TASK BRIEF:
Wherever "piece" appears in a line, copy that line.

---------- SUPPLIED INFORMATION

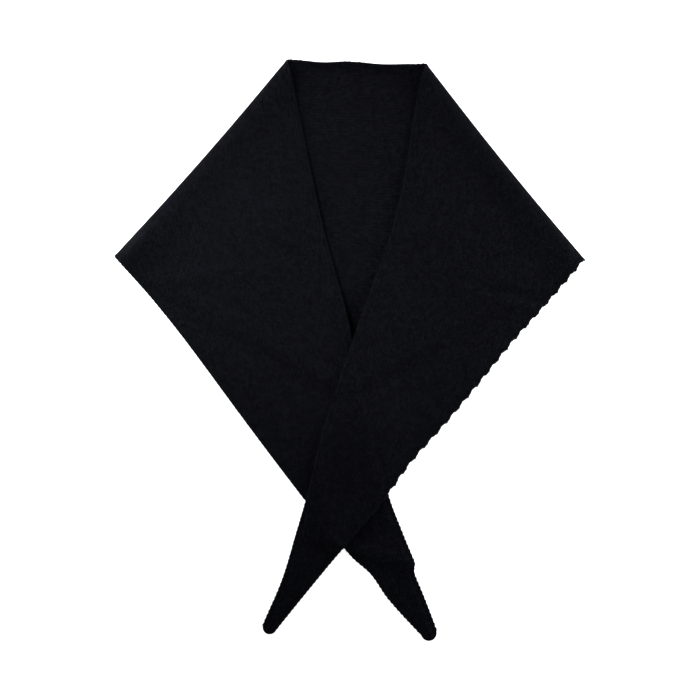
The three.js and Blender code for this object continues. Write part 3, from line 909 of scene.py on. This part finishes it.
def knit_material():
    """Columns of V stitches: legs that lean both ways from the middle of each wale, with painted shade
    in the hollows between them.
    """
    graph = Graph("knitted_wool")
    set_wool_finish(graph.shader)
    uv = graph.nodes.new("ShaderNodeUVMap")
    uv.uv_map = "stitches"
    parts = graph.nodes.new("ShaderNodeSeparateXYZ")
    graph.links.new(uv.outputs["UV"], parts.inputs[0])
    place = graph.nodes.new("ShaderNodeTexCoord").outputs["Object"]

    # Uneven hand tension moves stitches a little both ways
    uneven = graph.math("SUBTRACT", graph.noise(place, COURSE_DRIFT_SCALE), 0.5)
    uneven_wale = graph.math("SUBTRACT", graph.noise(place, WALE_DRIFT_SCALE), 0.5)
    course = graph.math("MULTIPLY_ADD", uneven, COURSE_DRIFT, parts.outputs["X"])
    wale = graph.math("MULTIPLY_ADD", uneven_wale, WALE_DRIFT, parts.outputs["Y"])

    # side is 0 along the middle of a wale and 1 between two wales
    inside = graph.math("SUBTRACT", graph.math("FRACT", wale), 0.5)
    side = graph.math("MULTIPLY", graph.math("ABSOLUTE", inside), 2.0)
    lean = graph.math("MULTIPLY_ADD", side, -LEG_LEAN, course)
    wave = graph.math("ABSOLUTE", graph.math("SINE", graph.math("MULTIPLY", lean, math.pi)))
    leg = graph.math("POWER", wave, LEG_ROUNDNESS)
    far_side = graph.math("POWER", side, BETWEEN_WALES_POWER)
    between_wales = graph.math("MULTIPLY_ADD", far_side, -BETWEEN_WALES_DARK, 1.0)
    near_middle = graph.math("POWER", graph.math("SUBTRACT", 1.0, side), MIDDLE_LINE_POWER)
    middle_line = graph.math("MULTIPLY_ADD", near_middle, -MIDDLE_LINE_DARK, 1.0)
    stitch = graph.math("MULTIPLY", leg, graph.math("MULTIPLY", between_wales, middle_line))

    # Each leg of a stitch has its own tone, and loose fibres lie over the yarn
    leg_number = graph.math("FLOOR", lean)
    half_wale = graph.math("FLOOR", graph.math("MULTIPLY", wale, 2.0))
    spot = graph.nodes.new("ShaderNodeCombineXYZ")
    graph.put(spot.inputs[0], leg_number)
    graph.put(spot.inputs[1], half_wale)
    lots = graph.nodes.new("ShaderNodeTexWhiteNoise")
    lots.noise_dimensions = "2D"
    graph.put(lots.inputs["Vector"], spot.outputs[0])
    own_tone = graph.math("MULTIPLY_ADD", lots.outputs["Value"], OWN_TONE, 1 - OWN_TONE / 2)
    fibres = graph.noise(place, FIBRE_SCALE, FIBRE_DETAIL)
    height = graph.math("MULTIPLY_ADD", fibres, FIBRE_SHARE, stitch)
    graph.bump(height, KNIT_RELIEF)

    # Painted shade: the stitch pattern darkens the colour toward the groove colour in its hollows.
    # Tufts, patches and flecks of paler fibre at the size of a few stitches are the yarn's own random
    # tone
    tufts = graph.math("SUBTRACT", graph.noise(place, TUFT_SCALE), 0.5)
    heather = graph.math("SUBTRACT", graph.noise(place, HEATHER_SCALE), 0.5)
    above_fleck = graph.math("SUBTRACT", graph.noise(place, FLECK_SCALE, FLECK_DETAIL), FLECK_FROM)
    flecks = graph.math("MAXIMUM", above_fleck, 0.0)
    tone = graph.math("MULTIPLY", graph.math("POWER", stitch, STITCH_SHADE_CONTRAST), own_tone)
    tone = graph.math("MULTIPLY", tone, graph.math("MULTIPLY_ADD", tufts, TUFT_TONE, 1.0))
    tone = graph.math("MULTIPLY", tone, graph.math("MULTIPLY_ADD", heather, HEATHER_TONE, 1.0))
    tone = graph.math("MULTIPLY_ADD", flecks, FLECK_TONE, tone)
    # Colour from the painted shade of the grooves up to the yarn's own colour on the stitches
    colours = graph.colours(tone, WOOL_GROOVE_PAINTED_SHADE, WOOL_RIDGE)
    graph.put(graph.shader.inputs["Base Color"], colours)
    return graph.material


def yarn_material():
    """The bare, fibrous yarn of the edge stitches."""
    graph = Graph("edge_yarn")
    set_wool_finish(graph.shader)
    place = graph.nodes.new("ShaderNodeTexCoord").outputs["Object"]
    fibres = graph.noise(place, YARN_FIBRE_SCALE, FIBRE_DETAIL)
    graph.bump(fibres, YARN_RELIEF)
    # Painted shade: the colour darkens toward the groove colour where the fibre relief is low
    graph.put(graph.shader.inputs["Base Color"], graph.colours(fibres, WOOL_GROOVE_PAINTED_SHADE, WOOL_RIDGE))
    return graph.material


def floor_material():
    """A white light table, as under the neckerchief in the photograph."""
    graph = Graph("plain_pale_floor")
    graph.shader.inputs["Emission Color"].default_value = (1, 1, 1, 1)
    graph.shader.inputs["Emission Strength"].default_value = 1.0
    place = graph.nodes.new("ShaderNodeTexCoord").outputs["Object"]
    grain = graph.noise(place, FLOOR_GRAIN_SCALE)
    graph.put(graph.shader.inputs["Base Color"], graph.colours(grain, FLOOR_LOW, FLOOR_HIGH))
    graph.shader.inputs["Roughness"].default_value = FLOOR_ROUGHNESS
    return graph.material


# Stage, light and camera
def build_floor():
    mesh = bpy.data.meshes.new("floor")
    corners = [(x * FLOOR_HALF, y * FLOOR_HALF, 0) for x, y in ((-1, -1), (1, -1), (1, 1), (-1, 1))]
    mesh.from_pydata(corners, [], [(0, 1, 2, 3)])
    mesh.materials.append(floor_material())
    floor = bpy.data.objects.new("floor", mesh)
    bpy.context.scene.collection.objects.link(floor)


def add_softbox(name, azimuth, distance, power, aim, elevation=RING_ELEVATION, spread=OPEN_SPREAD):
    """A round softbox, placed by its direction from the middle: azimuth from +Y toward +X."""
    turn = math.radians(azimuth)
    rise = math.radians(elevation)
    level = distance * math.cos(rise)
    data = bpy.data.lights.new(name, "AREA")
    data.shape = "DISK"
    data.size = SOFTBOX_SIZE
    data.energy = power
    data.spread = math.radians(spread)
    light = bpy.data.objects.new(name, data)
    light.location = (level * math.sin(turn), level * math.cos(turn), distance * math.sin(rise))
    facing = Vector((*aim, 0)) - light.location
    light.rotation_euler = facing.to_track_quat("-Z", "Y").to_euler()
    light.visible_camera = False
    bpy.context.scene.collection.objects.link(light)


def build_lights():
    for row in LIGHT_ROWS:
        add_softbox(**row)
    world = bpy.data.worlds.new("studio")
    world.use_nodes = True
    world.node_tree.nodes["Background"].inputs["Color"].default_value = (1, 1, 1, 1)
    world.node_tree.nodes["Background"].inputs["Strength"].default_value = WORLD_STRENGTH
    bpy.context.scene.world = world
    bpy.context.scene.view_settings.view_transform = "Standard"


def build_camera():
    data = bpy.data.cameras.new("camera")
    data.sensor_width = SENSOR
    data.lens = SENSOR * CAMERA_HEIGHT / (PIXELS * METRES_PER_PIXEL)
    data.clip_start = CAMERA_NEAR
    data.clip_end = CAMERA_FAR
    camera = bpy.data.objects.new("camera", data)
    centre_x = (PIXELS / 2 - PHOTO_CENTRE_X) * METRES_PER_PIXEL
    centre_y = (PHOTO_CENTRE_Y - PIXELS / 2) * METRES_PER_PIXEL
    camera.location = (centre_x, centre_y, CAMERA_HEIGHT)
    bpy.context.scene.collection.objects.link(camera)
    bpy.context.scene.camera = camera


def shift_to_part():
    """From the fold lines' own origin to the part's, the middle of its outline."""
    rows = sections()
    edges = np.concatenate([rows[:, 0:2], rows[:, 2:4]])
    outline = folded_place(edges[:, 0], edges[:, 1])
    low = outline.min(0)
    high = outline.max(0)
    return np.array([-(low[0] + high[0]) / 2, -(low[1] + high[1]) / 2, 0.0])


part_middle = np.zeros(2)
build_camera()
build_lights()
build_floor()
shift = shift_to_part()
part_middle = shift[:2]
knit = knit_material()
sheet = build_sheet(knit, shift)
yarn = yarn_material()
long_run, short_run = edge_runs()
long_loops = build_edge_loops("long_edge_loops", long_run, 1, yarn, shift)
short_loops = build_edge_loops("short_edge_loops", short_run, -1, yarn, shift)
for piece in (sheet, long_loops, short_loops):
    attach(piece, "root")
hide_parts("knitted_triangle")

--------------------

ANSWER IN FULL:
for piece in (sheet, long_loops, short_loops):
    attach(piece, "root")